Even though Hobbit decks tend to be tri-sphere, you still must have access to Lore. There are only 3 printed heroes that are Lore Hobbits. While A Good Harvest, Song of Wisdom, or intentional discarding an attachment and playing it with Reforged can work, they are probably a bit too big of a momentum hit unless you’re utilizing those cards in other ways to facilitate your deck. Also note, the Bond of Friendship contract plays nicely with a couple of Fast Hitches. Additionally, Fast Hitch is a nice inclusion for many of the saga quests, since the extra hero is often a Hobbit and may have some nifty utility in the quest.

Rating, Conclusion

Even though their stats are rubbish, a pleasant side effect is that giving Hobbits action advantage through Fast Hitch doesn’t feel overpowered. Many decisions underlie skillful play of this card that is thematically appropriate for the hiding in the shadows, tricksey Hobbit archetype.

You knew it before you read all this, Fast Hitch is a near auto-include in any Hobbit deck.

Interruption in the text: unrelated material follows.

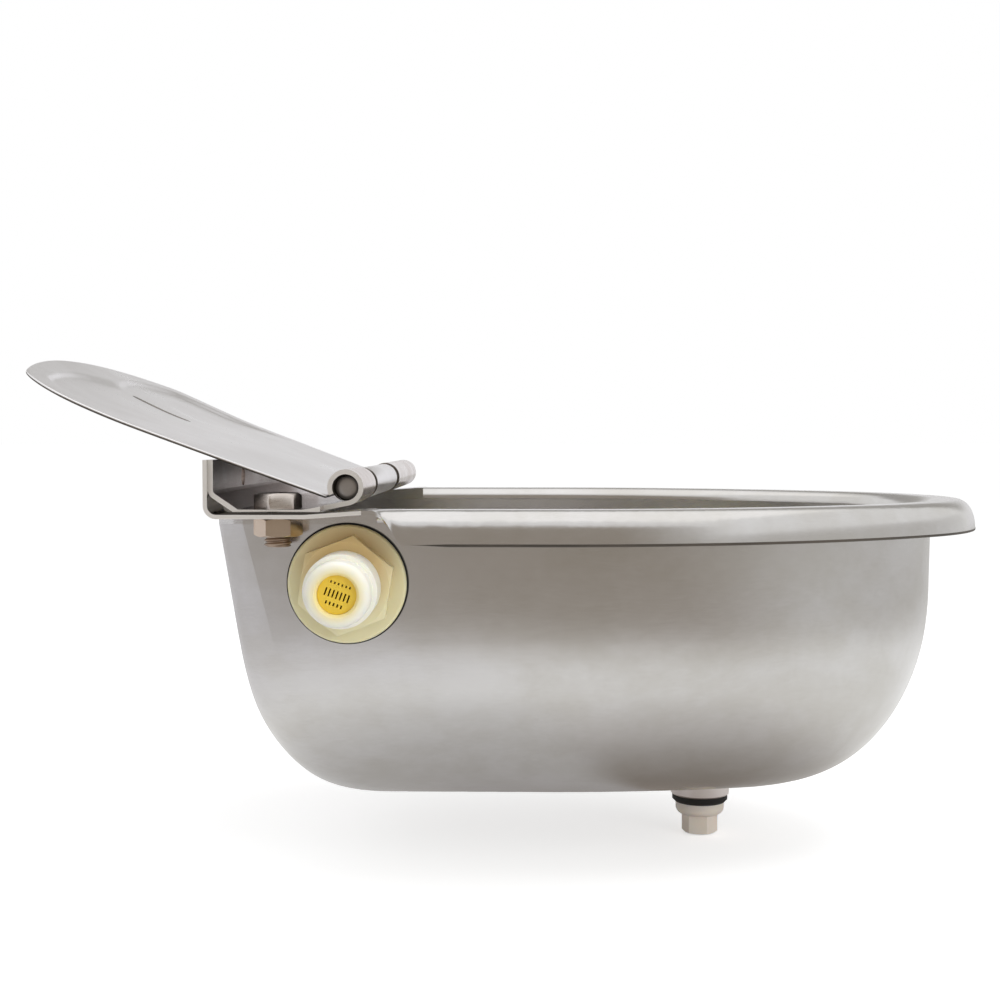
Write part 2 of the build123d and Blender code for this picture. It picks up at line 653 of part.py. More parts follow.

There are many shenanigans yet to be uncovered if you’ve extended your LCG experience with the ALEP fan content; the Last Alliance contract opens up the Hobbit trait to any other trait archetype.

Card Talk uses the highly scientific yet arbitrary scale of 1 ring for the card to rule them all to 10 to be cast back into the fiery chasm from whence it came.

Dave: w/Hobbits 1, w/out Hobbits 10: overall 5

Grant: 3

My rating: 4 — I agree with Dave’s logic to split the difference between it’s usefulness with or without Hobbits; but as the card pool grows beyond the official FFG releases, there are more ways to use Fast Hitch than a strictly pure Hobbit deck.